#### [Instruction]
Reproduce the full listing that appears beneath this instruction exactly.

#### [Material to process]
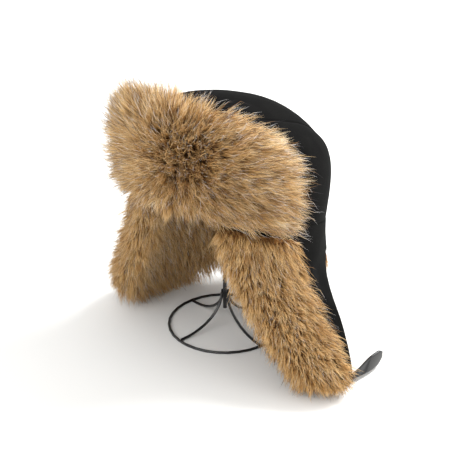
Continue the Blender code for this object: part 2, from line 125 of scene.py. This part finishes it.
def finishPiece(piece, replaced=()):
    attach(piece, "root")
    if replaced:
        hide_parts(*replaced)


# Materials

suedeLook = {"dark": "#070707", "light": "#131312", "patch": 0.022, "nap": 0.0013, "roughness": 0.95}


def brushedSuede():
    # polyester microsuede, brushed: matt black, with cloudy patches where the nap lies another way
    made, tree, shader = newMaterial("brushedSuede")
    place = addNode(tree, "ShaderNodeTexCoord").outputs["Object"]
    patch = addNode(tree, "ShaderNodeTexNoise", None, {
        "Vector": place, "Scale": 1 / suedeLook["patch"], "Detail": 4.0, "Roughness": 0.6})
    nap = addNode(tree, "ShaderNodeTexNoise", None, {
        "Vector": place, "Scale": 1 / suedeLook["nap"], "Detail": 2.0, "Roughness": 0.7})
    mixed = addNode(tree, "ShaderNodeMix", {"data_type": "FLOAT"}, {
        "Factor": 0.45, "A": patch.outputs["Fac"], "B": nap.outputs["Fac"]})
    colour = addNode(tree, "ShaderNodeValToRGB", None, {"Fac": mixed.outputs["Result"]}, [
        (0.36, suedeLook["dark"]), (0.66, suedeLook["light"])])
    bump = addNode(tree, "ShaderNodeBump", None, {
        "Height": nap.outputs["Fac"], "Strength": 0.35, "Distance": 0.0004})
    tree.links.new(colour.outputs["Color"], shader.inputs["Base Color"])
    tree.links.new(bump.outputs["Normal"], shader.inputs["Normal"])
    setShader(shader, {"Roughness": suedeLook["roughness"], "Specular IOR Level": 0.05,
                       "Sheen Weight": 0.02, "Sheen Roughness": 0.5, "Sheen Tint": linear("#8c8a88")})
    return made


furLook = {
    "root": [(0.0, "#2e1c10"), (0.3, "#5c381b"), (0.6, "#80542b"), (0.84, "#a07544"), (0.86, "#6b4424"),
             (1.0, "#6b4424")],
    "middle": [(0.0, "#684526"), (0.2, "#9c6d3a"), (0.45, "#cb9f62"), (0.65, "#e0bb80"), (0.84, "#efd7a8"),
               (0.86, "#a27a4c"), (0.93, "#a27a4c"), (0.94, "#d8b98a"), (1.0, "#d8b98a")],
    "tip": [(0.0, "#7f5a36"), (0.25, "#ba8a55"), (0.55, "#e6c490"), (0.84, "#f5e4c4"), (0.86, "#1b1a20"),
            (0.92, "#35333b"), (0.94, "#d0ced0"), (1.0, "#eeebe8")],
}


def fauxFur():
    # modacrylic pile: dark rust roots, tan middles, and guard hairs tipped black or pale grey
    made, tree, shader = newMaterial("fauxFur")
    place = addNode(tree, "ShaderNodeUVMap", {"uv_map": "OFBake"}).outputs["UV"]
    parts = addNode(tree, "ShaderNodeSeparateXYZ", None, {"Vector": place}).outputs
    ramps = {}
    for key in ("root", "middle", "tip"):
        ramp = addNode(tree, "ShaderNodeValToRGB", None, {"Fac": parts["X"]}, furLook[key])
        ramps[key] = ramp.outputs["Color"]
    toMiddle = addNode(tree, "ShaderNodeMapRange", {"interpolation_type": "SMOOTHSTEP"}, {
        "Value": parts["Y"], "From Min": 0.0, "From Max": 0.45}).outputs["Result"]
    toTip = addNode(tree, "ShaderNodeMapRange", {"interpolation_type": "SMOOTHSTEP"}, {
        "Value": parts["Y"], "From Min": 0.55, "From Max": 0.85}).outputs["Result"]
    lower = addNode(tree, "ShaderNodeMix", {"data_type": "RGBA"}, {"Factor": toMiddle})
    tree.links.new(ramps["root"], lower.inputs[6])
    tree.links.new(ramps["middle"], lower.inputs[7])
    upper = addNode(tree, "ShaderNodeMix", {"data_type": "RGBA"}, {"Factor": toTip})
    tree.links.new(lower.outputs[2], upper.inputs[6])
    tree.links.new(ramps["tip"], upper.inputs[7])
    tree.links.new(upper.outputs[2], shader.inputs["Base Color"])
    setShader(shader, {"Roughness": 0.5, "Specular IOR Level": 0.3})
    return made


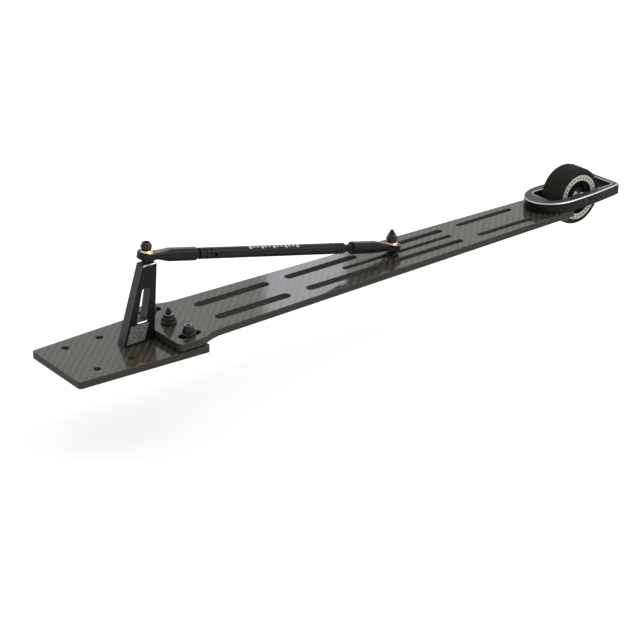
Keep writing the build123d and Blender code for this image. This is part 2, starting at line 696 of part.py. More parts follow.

#### [Task solution]
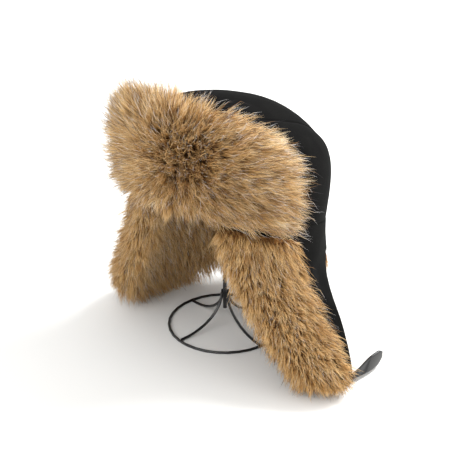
Continue the Blender code for this object: part 2, from line 125 of scene.py. This part finishes it.
def finishPiece(piece, replaced=()):
    attach(piece, "root")
    if replaced:
        hide_parts(*replaced)


# Materials

suedeLook = {"dark": "#070707", "light": "#131312", "patch": 0.022, "nap": 0.0013, "roughness": 0.95}


def brushedSuede():
    # polyester microsuede, brushed: matt black, with cloudy patches where the nap lies another way
    made, tree, shader = newMaterial("brushedSuede")
    place = addNode(tree, "ShaderNodeTexCoord").outputs["Object"]
    patch = addNode(tree, "ShaderNodeTexNoise", None, {
        "Vector": place, "Scale": 1 / suedeLook["patch"], "Detail": 4.0, "Roughness": 0.6})
    nap = addNode(tree, "ShaderNodeTexNoise", None, {
        "Vector": place, "Scale": 1 / suedeLook["nap"], "Detail": 2.0, "Roughness": 0.7})
    mixed = addNode(tree, "ShaderNodeMix", {"data_type": "FLOAT"}, {
        "Factor": 0.45, "A": patch.outputs["Fac"], "B": nap.outputs["Fac"]})
    colour = addNode(tree, "ShaderNodeValToRGB", None, {"Fac": mixed.outputs["Result"]}, [
        (0.36, suedeLook["dark"]), (0.66, suedeLook["light"])])
    bump = addNode(tree, "ShaderNodeBump", None, {
        "Height": nap.outputs["Fac"], "Strength": 0.35, "Distance": 0.0004})
    tree.links.new(colour.outputs["Color"], shader.inputs["Base Color"])
    tree.links.new(bump.outputs["Normal"], shader.inputs["Normal"])
    setShader(shader, {"Roughness": suedeLook["roughness"], "Specular IOR Level": 0.05,
                       "Sheen Weight": 0.02, "Sheen Roughness": 0.5, "Sheen Tint": linear("#8c8a88")})
    return made


furLook = {
    "root": [(0.0, "#2e1c10"), (0.3, "#5c381b"), (0.6, "#80542b"), (0.84, "#a07544"), (0.86, "#6b4424"),
             (1.0, "#6b4424")],
    "middle": [(0.0, "#684526"), (0.2, "#9c6d3a"), (0.45, "#cb9f62"), (0.65, "#e0bb80"), (0.84, "#efd7a8"),
               (0.86, "#a27a4c"), (0.93, "#a27a4c"), (0.94, "#d8b98a"), (1.0, "#d8b98a")],
    "tip": [(0.0, "#7f5a36"), (0.25, "#ba8a55"), (0.55, "#e6c490"), (0.84, "#f5e4c4"), (0.86, "#1b1a20"),
            (0.92, "#35333b"), (0.94, "#d0ced0"), (1.0, "#eeebe8")],
}


def fauxFur():
    # modacrylic pile: dark rust roots, tan middles, and guard hairs tipped black or pale grey
    made, tree, shader = newMaterial("fauxFur")
    place = addNode(tree, "ShaderNodeUVMap", {"uv_map": "OFBake"}).outputs["UV"]
    parts = addNode(tree, "ShaderNodeSeparateXYZ", None, {"Vector": place}).outputs
    ramps = {}
    for key in ("root", "middle", "tip"):
        ramp = addNode(tree, "ShaderNodeValToRGB", None, {"Fac": parts["X"]}, furLook[key])
        ramps[key] = ramp.outputs["Color"]
    toMiddle = addNode(tree, "ShaderNodeMapRange", {"interpolation_type": "SMOOTHSTEP"}, {
        "Value": parts["Y"], "From Min": 0.0, "From Max": 0.45}).outputs["Result"]
    toTip = addNode(tree, "ShaderNodeMapRange", {"interpolation_type": "SMOOTHSTEP"}, {
        "Value": parts["Y"], "From Min": 0.55, "From Max": 0.85}).outputs["Result"]
    lower = addNode(tree, "ShaderNodeMix", {"data_type": "RGBA"}, {"Factor": toMiddle})
    tree.links.new(ramps["root"], lower.inputs[6])
    tree.links.new(ramps["middle"], lower.inputs[7])
    upper = addNode(tree, "ShaderNodeMix", {"data_type": "RGBA"}, {"Factor": toTip})
    tree.links.new(lower.outputs[2], upper.inputs[6])
    tree.links.new(ramps["tip"], upper.inputs[7])
    tree.links.new(upper.outputs[2], shader.inputs["Base Color"])
    setShader(shader, {"Roughness": 0.5, "Specular IOR Level": 0.3})
    return made


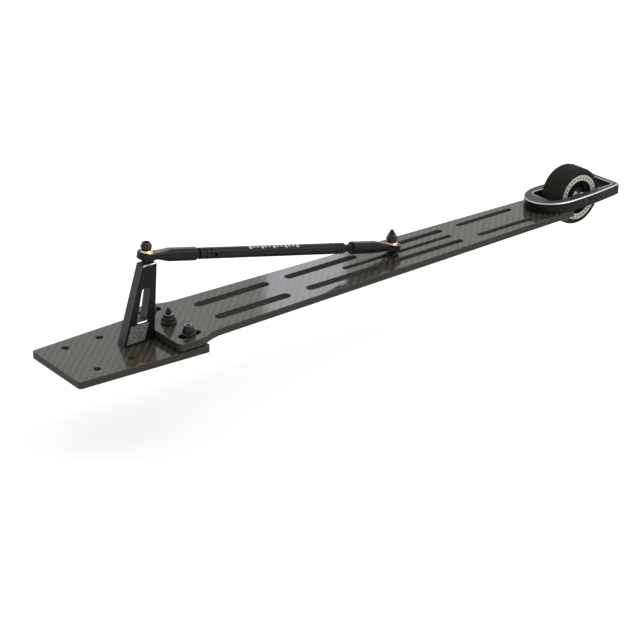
Keep writing the build123d and Blender code for this image. This is part 2, starting at line 696 of part.py. More parts follow.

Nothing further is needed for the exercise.